I notice that in the morning it takes two three prints to get correct colors. what formula you guys use or recommend. Just to dissolve ink in capping station.
Thanks


----------



## Smalzstein (Jul 22, 2008)

Do not use alcohol. Use simple green/distilled water solution maybe with about 5% amonia.

Do you have correct humidity and temp in your printing envoirement?


----------



## paata01 (Aug 31, 2013)

Smalzstein said:


> Do not use alcohol. Use simple green/distilled water solution maybe with about 5% amonia.
> 
> Do you have correct humidity and temp in your printing envoirement?
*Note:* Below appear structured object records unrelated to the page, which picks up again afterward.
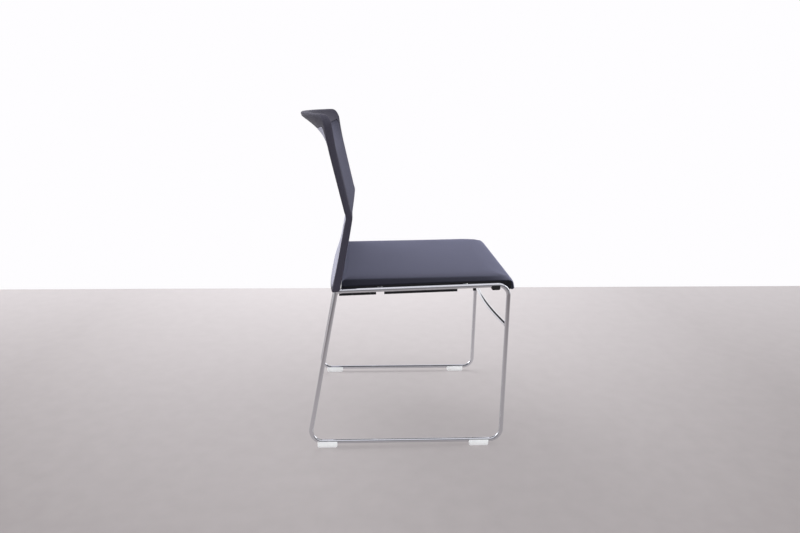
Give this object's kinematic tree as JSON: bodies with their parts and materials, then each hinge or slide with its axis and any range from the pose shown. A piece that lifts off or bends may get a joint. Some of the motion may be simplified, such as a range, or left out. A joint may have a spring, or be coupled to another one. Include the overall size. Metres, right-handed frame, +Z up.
{
  "type": "sled base visitor chair",
  "caption": "Armless visitor chair: bent chromed rod sled frame with cross brace and clear glides, thin upholstered seat with waterfall front, kinked moulded back with pad",
  "frame": {"origin": "on the floor, under the middle of the whole chair", "axes": "+Z up, the sitter faces -Y, +X is the sitter's left"},
  "size_m": [0.5278, 0.5395, 0.8365],
  "materials": {
    "chromed_rod": "bright chrome plate",
    "plain_steel": "zinc plated",
    "clear_glide": "clear moulded plastic",
    "black_rubber": "matt",
    "black_shell": "matt moulded",
    "dark_frame": "satin moulded, fine grain",
    "pale_panel": "matt moulded, fine grain",
    "plywood": "bare plywood",
    "upholstery": "close woven wool-look cloth"
  },
  "bodies": {
    "root": {"back_frame": "dark_frame", "back_pad": "upholstery", "back_rear_panel": "pale_panel", "back_screw_left": "plain_steel", "back_screw_right": "plain_steel", "front_cross_bar": "plain_steel", "front_cross_brace": "chromed_rod", "glide_front_left": "clear_glide", "glide_front_right": "clear_glide", "glide_rear_left": "clear_glide", "glide_rear_right": "clear_glide", "left_side_frame": "chromed_rod", "rear_cross_bar": "plain_steel", "right_side_frame": "chromed_rod", "seat_board": "plywood", "seat_cushion": "upholstery", "seat_screw_front_left": "plain_steel", "seat_screw_front_right": "plain_steel", "seat_screw_rear_left": "plain_steel", "seat_screw_rear_right": "plain_steel", "seat_shell": "black_shell", "seat_tab_front_left": "plain_steel", "seat_tab_front_right": "plain_steel", "seat_tab_rear_left": "plain_steel", "seat_tab_rear_right": "plain_steel", "stacking_bumper_left": "black_rubber", "stacking_bumper_right": "black_rubber"}
  },
  "joints": []
}
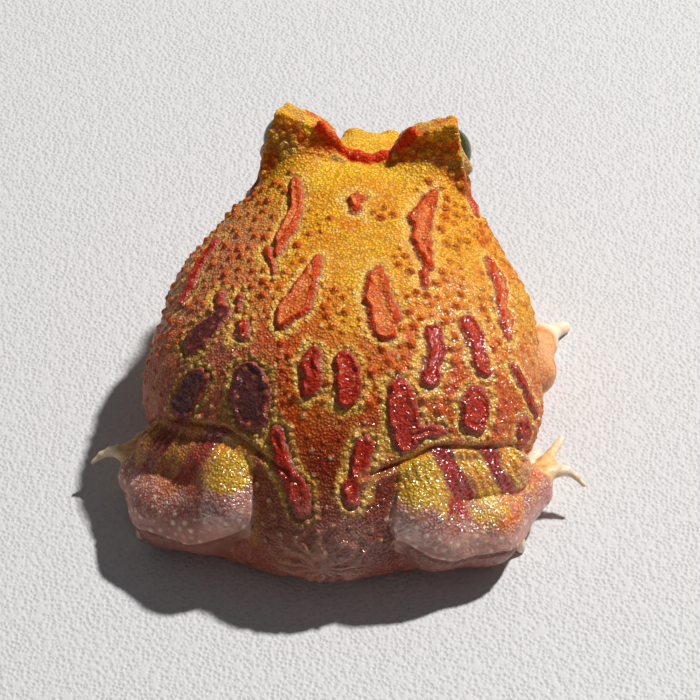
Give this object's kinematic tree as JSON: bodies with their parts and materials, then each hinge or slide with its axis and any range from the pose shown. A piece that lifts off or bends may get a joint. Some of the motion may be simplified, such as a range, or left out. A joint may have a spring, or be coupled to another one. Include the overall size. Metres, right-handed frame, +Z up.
{
  "type": "argentine horned frog, still model",
  "caption": "Life-size horned frog sitting on its belly with folded legs, tall horned eyelids and a broad mouth.",
  "frame": {"origin": "on the floor, under the middle of the frog's box", "axes": "+Z up, +Y the way the frog faces, +X its right side"},
  "size_m": [0.096, 0.0986, 0.0498],
  "materials": {
    "skin": "moist grained skin",
    "pale_skin": "moist smooth skin",
    "eye": "wet gloss"
  },
  "bodies": {
    "root": {"torso": "skin", "head": "skin", "lower_jaw": "skin", "eye_right": "eye", "eye_left": "eye", "horned_lid_right": "skin", "horned_lid_left": "skin", "thigh_right": "skin", "thigh_left": "skin", "shank_right": "skin", "shank_left": "skin", "foot_right": "pale_skin", "foot_left": "pale_skin", "upper_arm_right": "skin", "upper_arm_left": "skin", "forearm_right": "skin", "forearm_left": "skin", "hand_right": "pale_skin", "hand_left": "pale_skin"}
  },
  "joints": []
}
Thanks for reply, I used Amonia before. actually made a big mistake, cleaned print heads with amonia and it killed two print heads. I threw them away. Alcohol I mentioned it denatured alcohol. I do not use it to clean print head just flush the system. just distilled water does not dissolve inks.


----------



## Smalzstein (Jul 22, 2008)

Well I add a lite amonia to cleaning solution each time I flush the system and never had a problem.


----------



## equipmentzone (Mar 26, 2008)

paata01 said:


> Hi All,
> I use to buy Cleaning solution from my supplier, but its extremely expensive, what are alternative to it. I just need to make one for Capping station and blade that's it, I have special one for print head.
> 
> I was told
> ...



How expensive is the cleaning solution you were getting?

_


----------



## paata01 (Aug 31, 2013)

equipmentzone said:


> How expensive is the cleaning solution you were getting?
> 
> _


80$ for 1LT, how much your company charge?


----------